Intros und Erkennungsmelodien des Deutschen Dienstes der BBC
(0:32 min.)
7. Sept. 1941, Kommentar zur Bombardierung deutscher Städte
(Sprecher unbekannt, 4:00 min.)
18. Jan. 1943, Ansprache an »Deutsche Hörer« zu zehn Jahren Nationalsozialismus
(Sprecher: Thomas Mann, 6:10 min)
3. Apr. 1943, Persiflage auf das Lied »Lili Marleen«
(Sprecher unbekannt / Sängerin: Lucie Mannheim, 3:45 min)
2. Radio Moskau
Es handelte sich um das deutschsprachige Programm des Moskauer Rundfunks, an dem auch die Mitglieder des Zentralkomitees der deutschen Kommunisten mitarbeiteten. Neben den Informationen und Anweisungen der KPD-Führung für ihre Mitglieder in Deutschland, waren für den Widerstand vor allem die regelmäßigen Meldungen über die militärische Lage und den Verlauf der Fronten. Eine erhebliche Resonanz erreichte der Sender damit, dass er zweimal täglich die Namen deutscher Kriegsgefangener verbreitete, die in ihrer Heimat grundsätzlich als »vermisst« oder »gefallen« gemeldet wurden.
Januar 1943, Nachrichten u.a. zur Lage in Stalingrad
(Sprecher unbekannt, 6 min.)
Februar 1943, Nachrichten u.a. zur Kapitulation von Generalfeldmarschall Paulus
(Sprecher unbekannt, 0:45 min)
3. Stimme Amerikas (Voice of America)
Der staatliche Auslandfunk »Voice of America« wurde erst nach dem Kriegseintritt der USA aufgebaut. Bis Ende 1942 wurden seine Programme für Deutschland insbesondere über die BBC ausgestrahlt, erst danach begann der Aufbau eines umfangreichen eigenen Kurzwellennetzes.

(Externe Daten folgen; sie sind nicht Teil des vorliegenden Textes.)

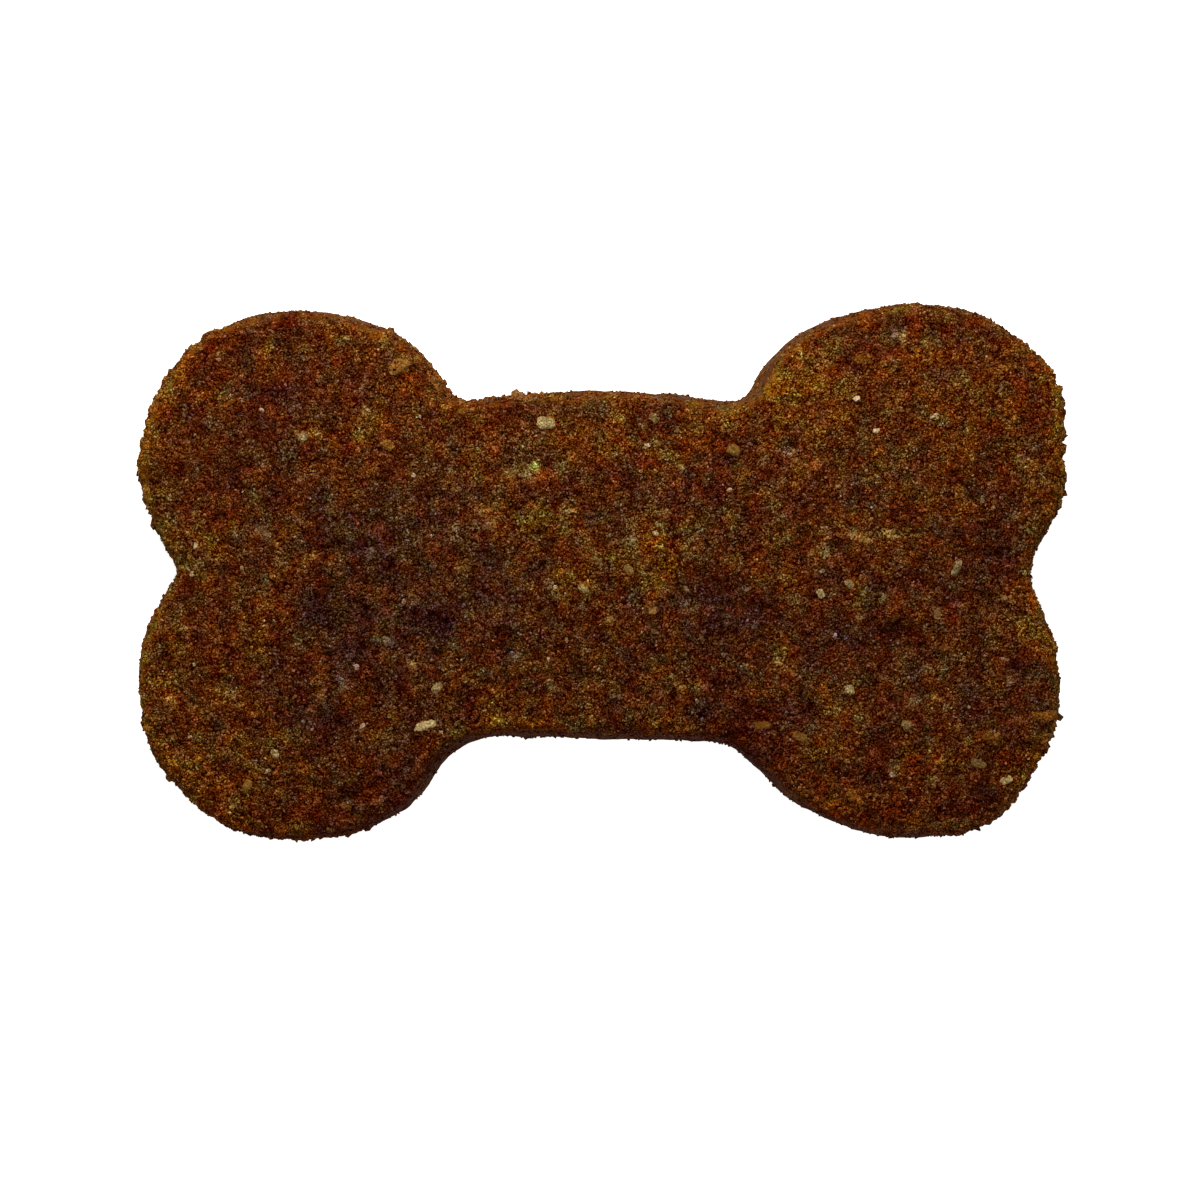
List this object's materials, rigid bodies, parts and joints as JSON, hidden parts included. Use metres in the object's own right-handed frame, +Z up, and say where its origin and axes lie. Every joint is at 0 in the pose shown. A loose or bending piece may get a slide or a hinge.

Trotz erheblicher technischer und personeller Bemühungen erreichte der Sender nicht die Popularität von BBC und Radio Moskau.
Sendung zum Jahrestag der Vernichtung Lidices
(Sprecher unbekann, 5:20 min)
4. »Gustav Siegfried Eins«
Der im Urteil gegen Heiko Ploeger genannte Sender »GS‑1« gehörte zu verschiedenen »zielgruppenorientierten« britischen Geheimsendern, darunter auch der »Soldatensender Calais«. Der Sender »GS‑1« sollte seinen Hörern das Gefühl vermitteln, sie seien Ohrenzeugen einer Geheimorganisation, die früher große Hoffnungen auf Hitler und die NSDAP gesetzt, sich nun aber entäuscht abgewendet habe. Bisher habe ich noch kein Hörbeispiel dieses Senders finden können.
5. »SA-Mann Weber«
Auch das Hören des “SA-Senders” wurde Heiko Ploeger vorgeworfen. Dabei handelte es sich ein spezielles Programm, des »Deutschen Volkssenders«, der in Moskau direkt dem Zentralkomitee der KPD unterstand. Der »SA-Mann Weber« war eine fiktive Figur, die allabendlich an die Versprechungen und revolutionären Phrasen erinnerte, mit denen die Nazis in der Anfangszeit ihre Anhänger geködert hatten. Bisher habe ich noch kein Hörbeispiel dieses Senders finden können.
6. Sender »Beromünster«
Es handelt sich um den gleichnamigen schweizerischen Landessender, der ein deutschsprachiges Programm ausstrahlte, das wegen der Seriosität seiner Informationen einen guten Ruf besaß. Bisher habe ich noch kein Hörbeispiel dieses Senders finden können.